Recently, acute kidney injury has been reported to occur in adolescents. In some cases treatment with short-term dialysis is required. All cases have resolved without evidence of chronic kidney damage. The kidney damage is due to a toxin present in some types of synthetic marijuana as a result of the manufacturing process or breakdown by the liver.Acute kidney injury due to synthetic marijuana has been reported in teen patients in several different states.

 

Synthetic THC may also cause reduced blood supply to the heart and a few cases of heart attack have been reported. Regular users experience withdrawal. Emergency rooms report side effects ranging from convulsions and anxiety attacks to dangerously elevated heart rates, increased blood pressure, vomiting, and disorientation. In 2012, there were more than 11,000 ER visits associated with the use of synthetic marijuana. Of these, 75% were adolescents and young adults: 77.5% of these were males.

 

Effects of synthetic marijuana on the brain

 

Recent animal studies confirm that synthetic and natural THC cause inflammation in the brain by activating microglial cells (immune cells ) in the brain that destroy brain cells effecting learning and coordination. In this short-term study, the effects were reversible. (Ozaita et al, JCI, July 2013)

Smoking or ingesting marijuana may cause panic attacks and psychosis. Users who have an abnormal COMT gene (1:4000 live births) have a significantly increased risk of developing chronic depression or schizophrenia.  There is reason to believe the same is true in people who use synthetic marijuana since synthetic marijuana users often present with paranoia, agitation, confusion, hallucinations and even seizures

The effects of synthetic THC on the brain are more pronounced than the effects of natural THC since the THC found in synthetic marijuana is more potent than natural marijuana. The affinity of synthetic THC for cannabinoid receptors is 5 times greater than that of THC. There have been no scientific studies of the effects of synthetic cannabinoids on the human brain, but it is known that the synthetic cannabinoid compounds act on the same receptors as THC. Normal brain functions, like memory and decision-making, rely on neurons communicating with each other. When cannabinoids attach to the receptors normal regulation of communication in the brain is disrupted.

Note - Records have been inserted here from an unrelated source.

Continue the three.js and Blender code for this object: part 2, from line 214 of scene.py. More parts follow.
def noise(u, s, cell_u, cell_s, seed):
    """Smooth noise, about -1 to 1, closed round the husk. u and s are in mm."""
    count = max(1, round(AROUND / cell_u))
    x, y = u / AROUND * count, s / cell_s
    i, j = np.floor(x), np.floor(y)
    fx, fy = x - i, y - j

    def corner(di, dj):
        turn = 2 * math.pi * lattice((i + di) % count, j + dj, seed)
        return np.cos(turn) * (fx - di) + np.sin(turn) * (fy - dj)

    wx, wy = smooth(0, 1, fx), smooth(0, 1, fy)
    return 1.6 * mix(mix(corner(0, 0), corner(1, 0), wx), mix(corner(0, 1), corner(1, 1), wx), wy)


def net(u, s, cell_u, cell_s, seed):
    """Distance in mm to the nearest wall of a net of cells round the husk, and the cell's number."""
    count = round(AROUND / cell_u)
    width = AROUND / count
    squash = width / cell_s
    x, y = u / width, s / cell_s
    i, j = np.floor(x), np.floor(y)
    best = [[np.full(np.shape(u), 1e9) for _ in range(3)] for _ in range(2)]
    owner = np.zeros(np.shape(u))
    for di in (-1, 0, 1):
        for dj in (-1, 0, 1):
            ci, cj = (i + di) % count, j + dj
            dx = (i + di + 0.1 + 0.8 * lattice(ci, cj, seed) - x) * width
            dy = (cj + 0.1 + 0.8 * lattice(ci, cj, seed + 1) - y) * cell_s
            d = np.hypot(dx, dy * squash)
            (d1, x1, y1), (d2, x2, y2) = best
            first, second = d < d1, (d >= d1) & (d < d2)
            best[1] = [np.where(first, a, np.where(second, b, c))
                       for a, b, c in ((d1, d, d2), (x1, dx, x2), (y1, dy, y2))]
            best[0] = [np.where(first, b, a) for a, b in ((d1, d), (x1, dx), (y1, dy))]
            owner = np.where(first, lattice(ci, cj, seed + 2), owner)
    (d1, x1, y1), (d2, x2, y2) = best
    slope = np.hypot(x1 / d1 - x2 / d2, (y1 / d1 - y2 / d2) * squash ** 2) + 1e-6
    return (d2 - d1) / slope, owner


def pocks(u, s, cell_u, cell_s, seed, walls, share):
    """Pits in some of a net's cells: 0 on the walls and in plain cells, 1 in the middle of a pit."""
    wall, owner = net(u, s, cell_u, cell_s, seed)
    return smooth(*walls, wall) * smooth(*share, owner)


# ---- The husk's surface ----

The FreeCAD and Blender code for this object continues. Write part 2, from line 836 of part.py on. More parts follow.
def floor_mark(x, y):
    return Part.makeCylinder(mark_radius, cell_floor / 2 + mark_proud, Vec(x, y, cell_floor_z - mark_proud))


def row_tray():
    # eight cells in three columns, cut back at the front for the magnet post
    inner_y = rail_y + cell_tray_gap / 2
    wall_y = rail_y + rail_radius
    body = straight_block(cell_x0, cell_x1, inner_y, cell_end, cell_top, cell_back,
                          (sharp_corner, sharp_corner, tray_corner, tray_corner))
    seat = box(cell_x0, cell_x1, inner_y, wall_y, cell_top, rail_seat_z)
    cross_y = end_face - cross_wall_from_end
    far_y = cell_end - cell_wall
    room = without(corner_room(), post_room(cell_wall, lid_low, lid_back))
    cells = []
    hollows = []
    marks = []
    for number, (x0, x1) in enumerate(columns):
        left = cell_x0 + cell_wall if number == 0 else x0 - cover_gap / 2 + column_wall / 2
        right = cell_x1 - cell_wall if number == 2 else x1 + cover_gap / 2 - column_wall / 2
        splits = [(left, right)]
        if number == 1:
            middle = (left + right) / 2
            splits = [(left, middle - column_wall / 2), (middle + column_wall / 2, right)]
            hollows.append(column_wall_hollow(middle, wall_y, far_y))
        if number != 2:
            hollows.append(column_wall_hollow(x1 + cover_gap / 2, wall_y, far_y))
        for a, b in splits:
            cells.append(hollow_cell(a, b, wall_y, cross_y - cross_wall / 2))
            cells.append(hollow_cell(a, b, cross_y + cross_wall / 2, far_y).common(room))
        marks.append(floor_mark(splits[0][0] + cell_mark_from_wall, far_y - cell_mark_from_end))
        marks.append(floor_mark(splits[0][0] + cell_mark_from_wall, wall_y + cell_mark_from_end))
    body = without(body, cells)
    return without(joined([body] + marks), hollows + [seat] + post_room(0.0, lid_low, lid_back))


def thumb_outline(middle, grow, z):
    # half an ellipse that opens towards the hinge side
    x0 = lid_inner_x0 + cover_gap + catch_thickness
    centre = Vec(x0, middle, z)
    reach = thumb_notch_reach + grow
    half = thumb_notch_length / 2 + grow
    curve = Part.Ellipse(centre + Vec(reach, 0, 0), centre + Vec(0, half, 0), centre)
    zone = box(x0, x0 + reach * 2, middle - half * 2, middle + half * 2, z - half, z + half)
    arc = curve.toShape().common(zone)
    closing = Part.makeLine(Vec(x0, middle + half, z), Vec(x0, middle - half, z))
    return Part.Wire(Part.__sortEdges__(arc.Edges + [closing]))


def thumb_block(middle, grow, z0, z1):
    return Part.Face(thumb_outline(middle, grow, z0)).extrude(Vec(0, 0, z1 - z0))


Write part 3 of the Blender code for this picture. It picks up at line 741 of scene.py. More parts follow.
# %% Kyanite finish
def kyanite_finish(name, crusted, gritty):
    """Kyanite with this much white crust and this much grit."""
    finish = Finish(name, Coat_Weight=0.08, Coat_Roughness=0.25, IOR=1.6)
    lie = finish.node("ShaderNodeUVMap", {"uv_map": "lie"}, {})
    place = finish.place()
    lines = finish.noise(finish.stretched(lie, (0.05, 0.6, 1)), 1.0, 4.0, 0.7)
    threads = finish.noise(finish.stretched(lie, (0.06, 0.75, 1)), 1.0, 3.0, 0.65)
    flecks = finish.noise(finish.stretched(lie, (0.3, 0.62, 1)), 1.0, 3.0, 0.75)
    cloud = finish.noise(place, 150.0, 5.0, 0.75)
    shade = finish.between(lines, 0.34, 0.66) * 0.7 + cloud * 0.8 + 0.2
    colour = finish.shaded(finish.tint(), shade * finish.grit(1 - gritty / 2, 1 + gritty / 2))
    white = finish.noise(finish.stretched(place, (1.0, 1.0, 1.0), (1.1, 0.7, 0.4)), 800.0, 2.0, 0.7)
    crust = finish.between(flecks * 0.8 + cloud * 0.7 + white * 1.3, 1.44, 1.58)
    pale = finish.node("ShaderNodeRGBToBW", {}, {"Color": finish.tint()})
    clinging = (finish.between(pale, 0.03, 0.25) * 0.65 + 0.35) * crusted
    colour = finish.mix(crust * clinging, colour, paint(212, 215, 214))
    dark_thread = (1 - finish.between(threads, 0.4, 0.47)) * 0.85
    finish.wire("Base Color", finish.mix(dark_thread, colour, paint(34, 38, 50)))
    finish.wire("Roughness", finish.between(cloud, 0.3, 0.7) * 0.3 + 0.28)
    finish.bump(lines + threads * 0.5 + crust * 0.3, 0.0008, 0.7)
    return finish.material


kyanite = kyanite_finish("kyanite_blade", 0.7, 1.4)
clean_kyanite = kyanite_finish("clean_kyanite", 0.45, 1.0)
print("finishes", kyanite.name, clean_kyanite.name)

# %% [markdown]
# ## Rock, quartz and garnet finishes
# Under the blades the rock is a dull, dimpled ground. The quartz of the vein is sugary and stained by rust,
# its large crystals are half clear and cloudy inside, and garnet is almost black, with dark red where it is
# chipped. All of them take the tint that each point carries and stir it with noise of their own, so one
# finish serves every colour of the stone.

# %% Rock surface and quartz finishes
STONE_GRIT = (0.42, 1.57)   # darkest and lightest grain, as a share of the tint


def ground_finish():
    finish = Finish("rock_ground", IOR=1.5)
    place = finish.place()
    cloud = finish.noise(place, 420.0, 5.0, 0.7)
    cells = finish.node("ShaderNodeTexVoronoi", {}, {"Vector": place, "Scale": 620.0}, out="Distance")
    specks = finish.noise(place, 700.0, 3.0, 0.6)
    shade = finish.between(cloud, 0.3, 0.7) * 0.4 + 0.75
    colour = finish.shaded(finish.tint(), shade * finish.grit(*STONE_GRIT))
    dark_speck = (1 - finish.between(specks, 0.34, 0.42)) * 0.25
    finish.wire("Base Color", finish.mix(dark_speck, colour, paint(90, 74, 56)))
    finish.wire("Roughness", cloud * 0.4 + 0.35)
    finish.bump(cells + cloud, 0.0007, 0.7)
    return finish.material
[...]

Teens that chronically use marijuana have reduced problem-solving skills and exhibit “cognitive inflexibility”. Large epidemiological studies have shown that chronic use of marijuana results in a loss of IQ (average 8 points). It has not been confirmed if these problems occur in chronic users of synthetic marijuana.

 

Synthetic THC and pregnancy

 

The use of synthetic and natural THC during pregnancy may have profound effects on the developing baby. The human endocannabinoid system plays a role in brain maturation and the development of emotional responses. Epidemiological studies have shown that some babies born to women who used THC during their pregnancies display altered responses to visual stimuli, increased tremulousness, and a high-pitched cry, which could indicate problems with neurological development. In school, marijuana-exposed children are more likely to show gaps in problem solving skills, memory, and the ability to remain attentive.